When these teams work together, enterprises make smarter tradeoffs.

Common Cloud Security Mistakes Enterprises Must Avoid

After years of cloud programs, the same mistakes appear again and again.

Over privileged access that accumulates silently.

Manual security configurations that cannot scale.

Ignoring logging until an incident forces attention.

Treating security as something to fix after migration instead of designing it upfront.

Avoiding these mistakes is often more impactful than adopting the latest tool.

Enterprise Cloud Security Checklist

This section is intentionally concise.

IAM hardened with least privilege, roles, MFA, and federation.

Network segmentation enforced with private subnets and controlled access.

Encryption enabled everywhere with managed keys and rotation.

Compliance controls automated and continuously monitored.

Monitoring, detection, and incident response active and tested.

If any of these are missing, cloud security is incomplete.

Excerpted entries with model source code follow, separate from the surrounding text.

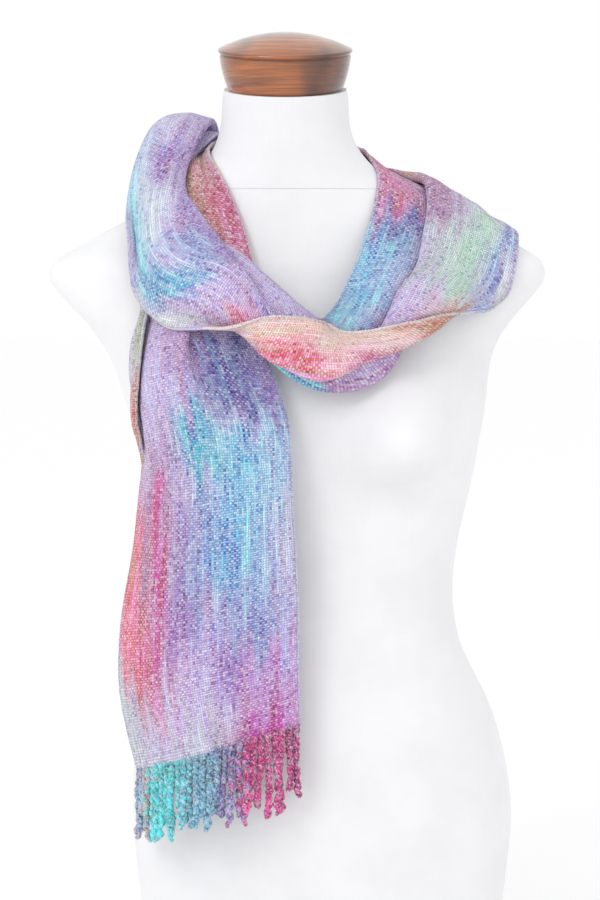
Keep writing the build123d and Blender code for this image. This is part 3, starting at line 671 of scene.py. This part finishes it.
def lacquered_wood():
    """Red-brown turned wood with its grain running across, under clear gloss lacquer."""
    shade = Shade("cap_lacquered_wood")
    fibre = shade.noise(shade.place((9, 30, 420)), 1.5, 5.0, 0.6)
    figure = shade.noise(shade.place((9, 4, 5)), 2.0, 2.0, 0.5)
    streak = shade.noise(shade.place((4, 8, 90)), 2.0, 2.0, 0.5)
    warm = shade.mix(shade.spread(figure, 0.38, 0.60), tone(80, 36, 14), tone(178, 98, 36))
    grained = shade.mix(shade.spread(fibre, 0.36, 0.66, 0.0, 0.5), warm, tone(62, 26, 10))
    colour = shade.mix(shade.spread(streak, 0.58, 0.68, 0.0, 0.4), grained, tone(50, 20, 9))
    shade.bump(fibre, 0.12, 0.0002)
    return shade.look(Base_Color=colour, Roughness=shade.spread(fibre, 0.3, 0.7, 0.30, 0.42),
                      Coat_Weight=1.0, Coat_Roughness=0.05)


def shell_material(name):
    """Moulded fibreglass: faint chopped strands under a satin gel coat."""
    shade = Shade(name)
    strands = shade.noise(shade.place((1, 1, 3)), 160.0, 4.0, 0.75)
    cloud = shade.noise(shade.place(), 12.0, 3.0, 0.6)
    colour = shade.mix(shade.spread(strands, 0.42, 0.60), tone(206, 200, 186), tone(228, 224, 214))
    colour = shade.mix(shade.spread(cloud, 0.4, 0.7, 0.0, 0.4), colour, tone(214, 206, 190))
    shade.bump(strands, 0.4, 0.0006)
    return shade.look(Base_Color=colour, Roughness=shade.spread(cloud, 0.3, 0.7, 0.5, 0.7))


def plywood_material(name):
    """Birch plywood: long grain on the faces and thin plies through the thickness."""
    shade = Shade(name)
    grain = shade.noise(shade.place((10, 130, 130)), 1.6, 5.0, 0.6)
    figure = shade.noise(shade.place((3, 18, 3)), 3.0, 3.0, 0.5)
    plies = shade.add("ShaderNodeTexWave", Vector=shade.place(), Scale=105.0, Distortion=0.3)
    plies.bands_direction = "Z"
    colour = shade.mix(shade.spread(grain, 0.35, 0.65), tone(176, 138, 92), tone(214, 182, 136))
    colour = shade.mix(shade.spread(figure, 0.5, 0.7, 0.0, 0.5), colour, tone(190, 150, 104))
    colour = shade.mix(shade.spread(plies.outputs["Fac"], 0.35, 0.65, 0.0, 0.25), colour,
                       tone(140, 100, 62))
    shade.bump(grain, 0.35, 0.0004)
    return shade.look(Base_Color=colour, Roughness=shade.spread(grain, 0.3, 0.7, 0.62, 0.80))


def metal_material(name, clean, worn, rough):
    """Turned or drawn metal with a fine lay, handling marks and a little tarnish."""
    shade = Shade(name)
    lay = shade.noise(shade.place((60, 60, 1400)), 1.5, 4.0, 0.6)
    tarnish = shade.noise(shade.place(), 120.0, 4.0, 0.65)
    colour = shade.mix(shade.spread(tarnish, 0.42, 0.68, 0.0, 0.8), clean, worn)
    shade.bump(lay, 0.15, 0.0001)
    return shade.look(Base_Color=colour, Metallic=1.0,
                      Roughness=shade.spread(tarnish, 0.3, 0.7, rough, rough + 0.2))


def coated_material(name, colour, worn, grain, rough):
    """Powder coat or moulded plastic with a pebbled surface and rubbed patches."""
    shade = Shade(name)
    pebble = shade.noise(shade.place(), grain, 3.0, 0.6)
    rubbed = shade.noise(shade.place(), 70.0, 4.0, 0.7)
    finish = shade.mix(shade.spread(rubbed, 0.5, 0.72, 0.0, 0.7), colour, worn)
    shade.bump(pebble, 0.5, 0.0003)
    return shade.look(Base_Color=finish, Roughness=shade.spread(rubbed, 0.3, 0.7, rough + 0.12, rough))


def dress(material, *pieces):
    for piece in pieces:
        piece.data.materials.clear()
        piece.data.materials.append(material)


dress(weave_material(), cloth)
dress(yarn_material(), selvedge, front_fringe, back_fringe)
dress(jersey_material("jersey_knit"), nodes["torso_cover"], nodes["neck_cover"])
dress(lacquered_wood(), nodes["neck_cap"])
dress(shell_material("shell_fibreglass"), nodes["torso_shell_front"], nodes["torso_shell_back"])
dress(plywood_material("birch_plywood"), nodes["neck_plate"], nodes["base_plate"], nodes["base_blocks"])
dress(metal_material("brass_turned", tone(214, 172, 92), tone(150, 108, 52), 0.22), nodes["cap_bushing"])
dress(metal_material("steel_zinc", tone(196, 198, 202), tone(140, 138, 132), 0.30), nodes["cap_peg"],
      nodes["neck_plate_screws"], nodes["base_screws"], nodes["flange_bolts"], nodes["flange_tnuts"],
      nodes["lock_screw"])
dress(coated_material("socket_powder_coat", tone(34, 34, 36), tone(70, 70, 72), 1600.0, 0.42),
      nodes["pole_sleeve"], nodes["sleeve_collar"], nodes["sleeve_flange"], nodes["sleeve_plug"])
dress(coated_material("knob_plastic", tone(24, 24, 26), tone(52, 52, 54), 2600.0, 0.35), nodes["lock_knob"])

# ---------------------------------------------------------------- stage, light and camera
bpy.ops.mesh.primitive_plane_add(size=30)
floor = bpy.context.object
floor.name = "floor"
paint = Shade("floor_paint")
paint.bump(paint.noise(paint.place(), 60.0), 0.1, 0.001)
dress(paint.look(Base_Color=(0.99, 0.99, 0.99), Roughness=0.9), floor)

world = bpy.data.worlds.new("studio")
bpy.context.scene.world = world
world.use_nodes = True
world.node_tree.nodes["Background"].inputs["Color"].default_value = (1, 1, 1, 1)
world.node_tree.nodes["Background"].inputs["Strength"].default_value = 1.0


def softbox(name, place, target, size, power):
    light = bpy.data.lights.new(name, "AREA")
    light.shape = "RECTANGLE"
    light.size, light.size_y = size
    light.energy = power
    obj = bpy.data.objects.new(name, light)
    bpy.context.scene.collection.objects.link(obj)
    obj.location = place
    obj.rotation_euler = (Vector(target) - Vector(place)).to_track_quat("-Z", "Y").to_euler()


softbox("key", (-1.3, -1.9, 1.9), (0, 0, 0.5), (0.9, 0.9), 15)
softbox("fill", (1.7, -1.4, 1.0), (0, 0, 0.45), (1.2, 1.6), 2)

camera = bpy.data.objects.new("camera", bpy.data.cameras.new("camera"))
bpy.context.scene.collection.objects.link(camera)
camera.location = (-0.019, -2.4, 0.64)
camera.rotation_euler = (Vector((-0.019, 0, 0.456)) - camera.location).to_track_quat("-Z", "Y").to_euler()
camera.data.sensor_fit = "VERTICAL"
camera.data.sensor_height = 36
camera.data.lens = 111.96
bpy.context.scene.camera = camera
bpy.context.scene.view_settings.view_transform = "Standard"

bpy.context.view_layer.update()
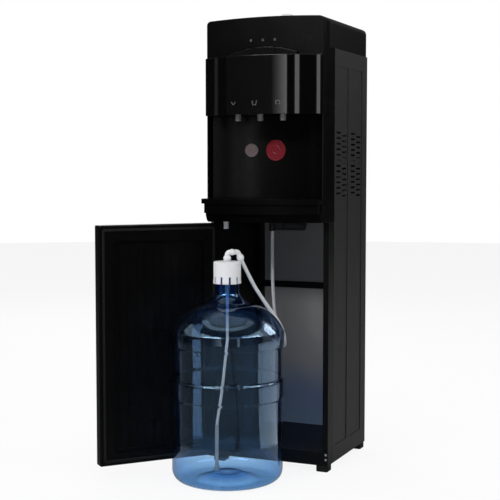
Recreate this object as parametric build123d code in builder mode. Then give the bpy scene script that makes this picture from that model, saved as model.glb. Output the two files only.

How Mature Enterprises Approach Cloud Security

Mature enterprises do not ask how to secure the cloud. They ask how to operate securely in the cloud.

Security is embedded into architecture decisions, not reviewed afterward.

Automation is the default, not the exception.

Governance evolves with business growth instead of lagging behind it.

Platforms like Amazon Web Services are used not just for infrastructure, but for enterprise grade security frameworks that support scale, resilience, and compliance when implemented thoughtfully.

From Cloud Adoption to Cloud Confidence

The goal of cloud security is not to eliminate risk. That is unrealistic. The real objective is to understand risk clearly, reduce it intelligently, and respond with confidence when pressure is highest.

Enterprises that succeed in the cloud do not rely on reactive controls or one time hardening efforts.

They design security into architecture decisions, automate enforcement, and evolve governance as the business grows. Security becomes part of how the organization builds, deploys, and operates not something reviewed after the fact.

This is where mature cloud engineering services make a measurable difference. When security, automation, governance, and scalability are treated as a single discipline instead of separate initiatives, enterprises move faster without increasing exposure.

Innovation accelerates because teams trust the platform they are building on.

Cloud confidence is earned, not assumed. It comes from proactive design, continuous visibility, and resilient operating models that hold up under real world pressure.

Organizations that invest in these foundations do not just adopt the cloud. They operate it with clarity, control, and long term confidence.